The "properly or understocked" tank is still "cursed"...........I started all over...over a month ago, cleaned the tank, gravel and all decorations, filled the tank with water from a friends established tank, added 6 ghost shrimp and a big snail and let is cycle for a few weeks. I started seeing ammonia and nitrIte near zero and nitrAte balance at safe levels (approx 20) I added a dwarf frog. Then after 2 additional week of stable readings.....nitrIte and ammonia still "0" and nitrAtes in safe levels (approx 20)......I was testing with my strip kit and had the local pet store test the water for me as well to verify the readings....everything was looking OK and thought I was home free

I left to go out of town Sunday and my wife called today Monday 3pm and said she found the frog and a couple shrimp dead, they looked fine Sunday morning. The frog ate a few of his food bites....the shrimp were floating aroung eating their pellets....no obvious sign of problems.


she did a couple test strips and here are the readings

NitrAte 0-20 "safe"
NitrIte 0 "safe"
GH 150-300 "very hard"....welcome to Utah the water is like clear concrete
chlorine 0 "safe"
KH 120-180 "ideal"
PH 7.2
Ammonia 0 "safe"

She took a sample in to the pet store, their results
Ammonia 0.2
nitrIte 0
nitrAte 15
PH 7.0
KH 140
GH 235

They said they could not see anything other than ammonia, and thought that was due to the dead frog & shrimp releasing it. But was not high enough to worry, and to test it tomorrow to see if it goes down.

I have come to the conclusion the tank is truly cursed....... I need a witch doctor to make a house call.


----------



## majerah1 (Oct 29, 2010)

Test strips are highly inaccurate. I suggest before you add anything else, take the filter media from the cursed tank and place it in the filter of the other since its good. Let it stay there for three weeks. Then add a few fish and the filter back to the other tank. See if they do better. 

Really though, you should start to move some out of the other tank before it crashes hard. Just because they are good now doesnt mean there wont be an issue.


----------



## ah300rum (Sep 18, 2013)

I want to get that overstocked tank cleared out, but the other tank has been a death sentence to every creature that has gone in it.

I have swapped the filters between the two tanks in the past and the cursed tank still killed fish and the other tank did fine with the filter swap. I tried a 70% water change on the cursed refilling with 1/2 fresh and 1/2 good tank water into the cursed tank to try an establish it, thinking it wasnt cycling. I have tried a 100% water change to the cursed tank using water from a well established tank of a friend and even added some bio balls & gravel from his canister to try and help. I swapped the morimo balls between tanks thinking maybe they were contributing some how.....I swapped about 1/2 the gravel between the tanks....but the good tank still does fine & the cursed tank keeps on killing.

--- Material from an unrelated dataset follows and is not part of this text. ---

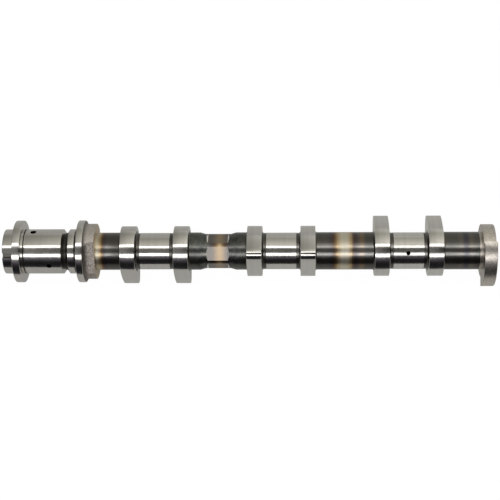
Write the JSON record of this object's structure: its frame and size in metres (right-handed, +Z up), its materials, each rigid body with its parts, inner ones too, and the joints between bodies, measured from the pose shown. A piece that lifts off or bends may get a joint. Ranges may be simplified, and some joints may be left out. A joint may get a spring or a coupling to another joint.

I have been using strips, but the pet store uses a regular test kit, the results have been pretty close, they cant pick up anyting that stands out as a problem either. Thats why I keep thinking whatever the problem is, is not something a test kit will pick up. I am starting to thinking I should remove the decorations, just in case something from one of them is leaching into the water? I added a heater to each tank....water has been fluctuating a little more.....floating between 76-80. Gets up to 80 during the day with the lights on, then cools overnight to about 76....havnt seen it go under 76 has got up to 82 once or twice right before the lights turned off for the night.

When I get back home, I plan to do a complete water change again with 1/2 water from my other tank and 1/2 fresh RO water, swap filter media again.......then add the guppies from the other tank to the surviving shrimp and snail to try to relieve the overstocked tank. That will leave a Betta, dwarf frog and 3 or 4 shrimp in the good tank....and put the 2 small guppies, a snail and a 2 shrimp in the cursed tank. That should take some stress off the first tank.

Time will tell if its a death sentence for the guppies


----------



## SueD (Aug 4, 2012)

There's nothing really in the old tank water itself. Any bacteria that is colonizing is in the filter media, maybe a bit on decorations or gravel. So there's no reason to move water from tank to tank. Clean dechlorinated water at the proper temperature is best.


----------